> _DATA EXCERPTS_
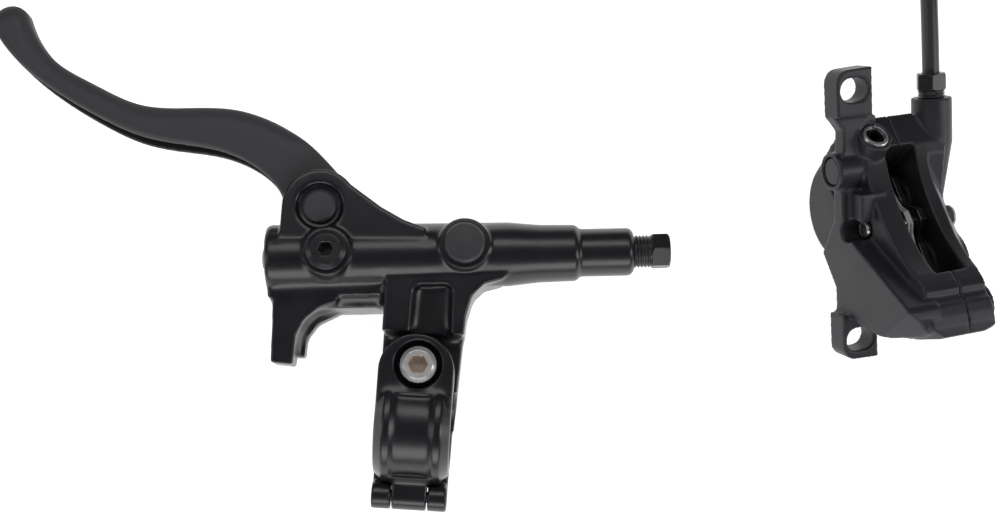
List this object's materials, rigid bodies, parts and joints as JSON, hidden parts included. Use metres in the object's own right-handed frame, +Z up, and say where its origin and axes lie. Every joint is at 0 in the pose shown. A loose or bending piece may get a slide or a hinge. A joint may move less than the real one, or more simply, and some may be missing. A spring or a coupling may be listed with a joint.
{
  "type": "hydraulic disc brake",
  "caption": "Bicycle hydraulic disc brake: handlebar lever with hinged clamp and curved blade, and a post-mount caliper with opposed pistons, pads and hose.",
  "frame": {"origin": "middle of the underside of the set (lever and caliper, without the hose), on the surface that it lies on", "axes": "+X along the handlebar, from the lever toward the caliper; +Y from the handlebar toward the lever barrel; +Z up from the surface"},
  "size_m": [0.3028, 0.2763, 0.0485],
  "materials": {
    "gloss_black": "glossy black paint on cast aluminium",
    "satin_black": "satin black anodised or painted",
    "caliper_grey": "semi-matte dark grey paint on forged aluminium",
    "black_plastic": "moulded black plastic",
    "black_rubber": "matte rubber",
    "hose_black": "smooth black hose cover",
    "bright_steel": "bright steel",
    "dark_steel": "blackened steel",
    "spring_steel": "spring steel wire",
    "aluminium": "bare machined aluminium",
    "brass": "plain brass",
    "friction": "resin-bonded friction material",
    "pale_plastic": "pale moulded resin"
  },
  "bodies": {
    "frame": {"lever_body": "gloss_black", "lever_nose": "gloss_black", "brace_leg": "gloss_black", "clamp_perch": "gloss_black", "clamp_band": "gloss_black", "clamp_hinge_pin": "dark_steel", "clamp_bolt": "bright_steel", "pivot_pin": "satin_black", "return_spring": "spring_steel", "piston_stop_ring": "dark_steel", "barrel_end_cap": "black_plastic", "reservoir_diaphragm": "black_rubber", "reservoir_plug": "black_plastic", "bleed_screw": "satin_black", "bleed_screw_seal": "black_rubber", "port_plug": "black_rubber", "compression_nut": "dark_steel", "caliper_outboard_half": "caliper_grey", "caliper_inboard_half": "caliper_grey", "piston_seals": "black_rubber", "pad_spring": "spring_steel", "pad_axle": "bright_steel", "axle_clip": "bright_steel", "caliper_body_bolts": "dark_steel", "caliper_bleed_screw": "bright_steel", "passage_plug": "dark_steel", "hose_nut": "dark_steel", "olive": "brass", "hose_run": "hose_black", "hose_coil": "hose_black", "hose_end_cap": "black_plastic"},
    "blade": {"lever_blade": "satin_black", "pivot_bushings": "black_plastic"},
    "adjuster": {"reach_screw": "dark_steel"},
    "plunger": {"pushrod": "bright_steel", "master_piston": "aluminium", "primary_seal": "black_rubber", "secondary_seal": "black_rubber"},
    "outboard_piston_pair": {"outboard_pistons": "pale_plastic"},
    "inboard_piston_pair": {"inboard_pistons": "pale_plastic"},
    "outboard_pad": {"outboard_pad_backing": "bright_steel", "outboard_pad_lining": "friction"},
    "inboard_pad": {"inboard_pad_backing": "bright_steel", "inboard_pad_lining": "friction"}
  },
  "joints": [
    {"name": "lever_pivot", "type": "hinge", "parent": "frame", "child": "blade", "pos_m": [-0.04695, 0.01461, 0.0161], "axis": [0, 0, 1], "range_deg": [0, 22]},
    {"name": "reach_turn", "type": "hinge", "parent": "blade", "child": "adjuster", "pos_m": [-0.04575, 0.00036, 0.0161], "axis": [0.9965, 0.0837, 0], "range_deg": [-360, 360]},
    {"name": "plunger_slide", "type": "slide", "parent": "frame", "child": "plunger", "axis": [0.9965, 0.0837, 0], "range_m": [0, 0.0063], "deforming": ["return_spring"]},
    {"name": "outboard_pistons_slide", "type": "slide", "parent": "frame", "child": "outboard_piston_pair", "axis": [0.9288, 0.2459, -0.2772], "range_m": [0, 0.0007]},
    {"name": "inboard_pistons_slide", "type": "slide", "parent": "frame", "child": "inboard_piston_pair", "axis": [-0.9288, -0.2459, 0.2772], "range_m": [0, 0.0007]},
    {"name": "outboard_pad_slide", "type": "slide", "parent": "frame", "child": "outboard_pad", "axis": [0.9288, 0.2459, -0.2772], "range_m": [0, 0.0007]},
    {"name": "inboard_pad_slide", "type": "slide", "parent": "frame", "child": "inboard_pad", "axis": [-0.9288, -0.2459, 0.2772], "range_m": [0, 0.0007]}
  ],
  "couplings": [
    {"joint": "plunger_slide", "follows": "lever_pivot", "m_per_rad": 0.0164},
    {"joint": "outboard_pistons_slide", "follows": "lever_pivot", "m_per_rad": 0.00182},
    {"joint": "inboard_pistons_slide", "follows": "lever_pivot", "m_per_rad": 0.00182},
    {"joint": "outboard_pad_slide", "follows": "lever_pivot", "m_per_rad": 0.00182},
    {"joint": "inboard_pad_slide", "follows": "lever_pivot", "m_per_rad": 0.00182}
  ]
}
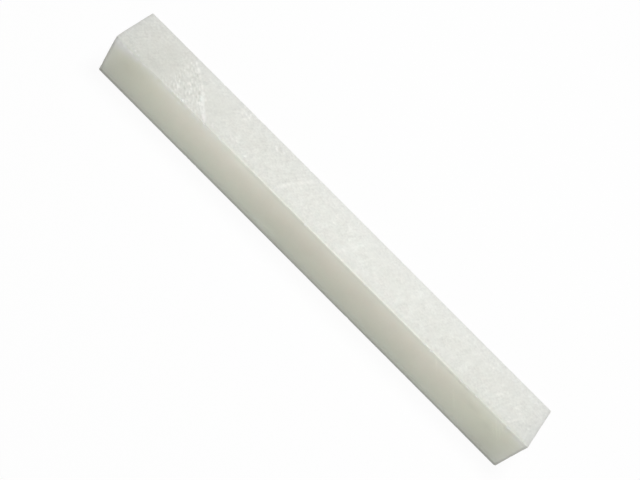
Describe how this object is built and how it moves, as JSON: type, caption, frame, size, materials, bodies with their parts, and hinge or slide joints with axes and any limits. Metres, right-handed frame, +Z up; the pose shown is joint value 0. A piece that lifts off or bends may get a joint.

> _EXERCISE_
Copy each record from above without leaving any out.

> _TASK RESULT_
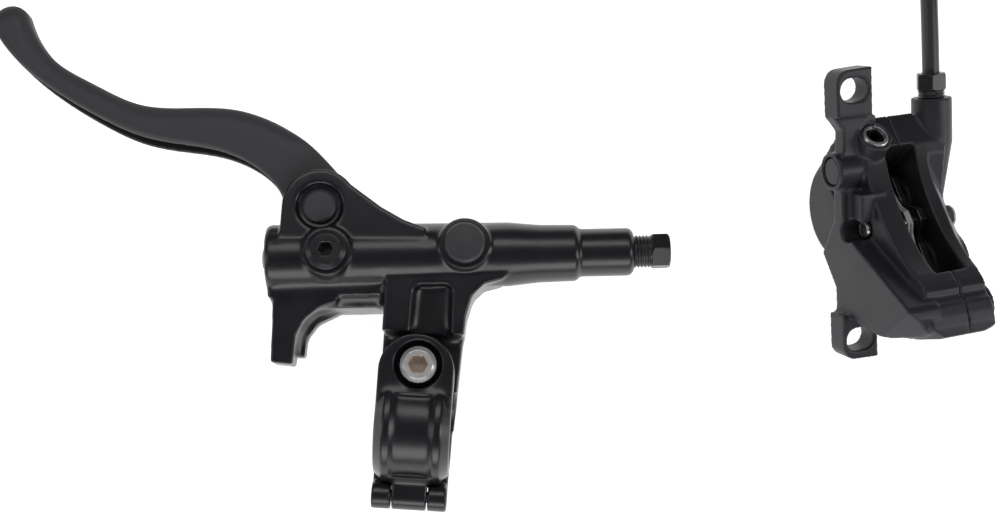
List this object's materials, rigid bodies, parts and joints as JSON, hidden parts included. Use metres in the object's own right-handed frame, +Z up, and say where its origin and axes lie. Every joint is at 0 in the pose shown. A loose or bending piece may get a slide or a hinge. A joint may move less than the real one, or more simply, and some may be missing. A spring or a coupling may be listed with a joint.
{
  "type": "hydraulic disc brake",
  "caption": "Bicycle hydraulic disc brake: handlebar lever with hinged clamp and curved blade, and a post-mount caliper with opposed pistons, pads and hose.",
  "frame": {"origin": "middle of the underside of the set (lever and caliper, without the hose), on the surface that it lies on", "axes": "+X along the handlebar, from the lever toward the caliper; +Y from the handlebar toward the lever barrel; +Z up from the surface"},
  "size_m": [0.3028, 0.2763, 0.0485],
  "materials": {
    "gloss_black": "glossy black paint on cast aluminium",
    "satin_black": "satin black anodised or painted",
    "caliper_grey": "semi-matte dark grey paint on forged aluminium",
    "black_plastic": "moulded black plastic",
    "black_rubber": "matte rubber",
    "hose_black": "smooth black hose cover",
    "bright_steel": "bright steel",
    "dark_steel": "blackened steel",
    "spring_steel": "spring steel wire",
    "aluminium": "bare machined aluminium",
    "brass": "plain brass",
    "friction": "resin-bonded friction material",
    "pale_plastic": "pale moulded resin"
  },
  "bodies": {
    "frame": {"lever_body": "gloss_black", "lever_nose": "gloss_black", "brace_leg": "gloss_black", "clamp_perch": "gloss_black", "clamp_band": "gloss_black", "clamp_hinge_pin": "dark_steel", "clamp_bolt": "bright_steel", "pivot_pin": "satin_black", "return_spring": "spring_steel", "piston_stop_ring": "dark_steel", "barrel_end_cap": "black_plastic", "reservoir_diaphragm": "black_rubber", "reservoir_plug": "black_plastic", "bleed_screw": "satin_black", "bleed_screw_seal": "black_rubber", "port_plug": "black_rubber", "compression_nut": "dark_steel", "caliper_outboard_half": "caliper_grey", "caliper_inboard_half": "caliper_grey", "piston_seals": "black_rubber", "pad_spring": "spring_steel", "pad_axle": "bright_steel", "axle_clip": "bright_steel", "caliper_body_bolts": "dark_steel", "caliper_bleed_screw": "bright_steel", "passage_plug": "dark_steel", "hose_nut": "dark_steel", "olive": "brass", "hose_run": "hose_black", "hose_coil": "hose_black", "hose_end_cap": "black_plastic"},
    "blade": {"lever_blade": "satin_black", "pivot_bushings": "black_plastic"},
    "adjuster": {"reach_screw": "dark_steel"},
    "plunger": {"pushrod": "bright_steel", "master_piston": "aluminium", "primary_seal": "black_rubber", "secondary_seal": "black_rubber"},
    "outboard_piston_pair": {"outboard_pistons": "pale_plastic"},
    "inboard_piston_pair": {"inboard_pistons": "pale_plastic"},
    "outboard_pad": {"outboard_pad_backing": "bright_steel", "outboard_pad_lining": "friction"},
    "inboard_pad": {"inboard_pad_backing": "bright_steel", "inboard_pad_lining": "friction"}
  },
  "joints": [
    {"name": "lever_pivot", "type": "hinge", "parent": "frame", "child": "blade", "pos_m": [-0.04695, 0.01461, 0.0161], "axis": [0, 0, 1], "range_deg": [0, 22]},
    {"name": "reach_turn", "type": "hinge", "parent": "blade", "child": "adjuster", "pos_m": [-0.04575, 0.00036, 0.0161], "axis": [0.9965, 0.0837, 0], "range_deg": [-360, 360]},
    {"name": "plunger_slide", "type": "slide", "parent": "frame", "child": "plunger", "axis": [0.9965, 0.0837, 0], "range_m": [0, 0.0063], "deforming": ["return_spring"]},
    {"name": "outboard_pistons_slide", "type": "slide", "parent": "frame", "child": "outboard_piston_pair", "axis": [0.9288, 0.2459, -0.2772], "range_m": [0, 0.0007]},
    {"name": "inboard_pistons_slide", "type": "slide", "parent": "frame", "child": "inboard_piston_pair", "axis": [-0.9288, -0.2459, 0.2772], "range_m": [0, 0.0007]},
    {"name": "outboard_pad_slide", "type": "slide", "parent": "frame", "child": "outboard_pad", "axis": [0.9288, 0.2459, -0.2772], "range_m": [0, 0.0007]},
    {"name": "inboard_pad_slide", "type": "slide", "parent": "frame", "child": "inboard_pad", "axis": [-0.9288, -0.2459, 0.2772], "range_m": [0, 0.0007]}
  ],
  "couplings": [
    {"joint": "plunger_slide", "follows": "lever_pivot", "m_per_rad": 0.0164},
    {"joint": "outboard_pistons_slide", "follows": "lever_pivot", "m_per_rad": 0.00182},
    {"joint": "inboard_pistons_slide", "follows": "lever_pivot", "m_per_rad": 0.00182},
    {"joint": "outboard_pad_slide", "follows": "lever_pivot", "m_per_rad": 0.00182},
    {"joint": "inboard_pad_slide", "follows": "lever_pivot", "m_per_rad": 0.00182}
  ]
}
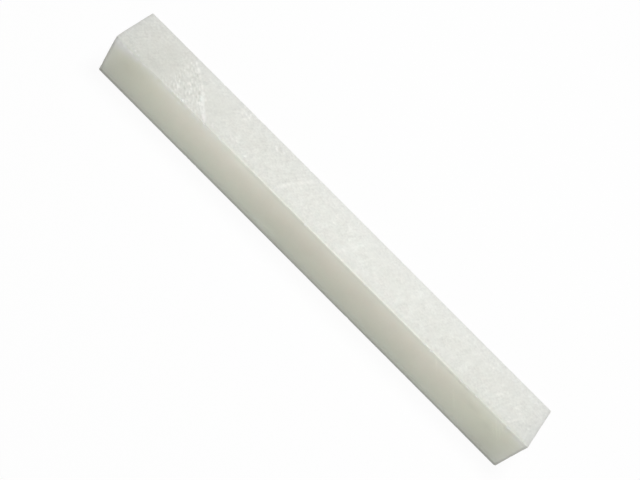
Describe how this object is built and how it moves, as JSON: type, caption, frame, size, materials, bodies with their parts, and hinge or slide joints with axes and any limits. Metres, right-handed frame, +Z up; the pose shown is joint value 0. A piece that lifts off or bends may get a joint.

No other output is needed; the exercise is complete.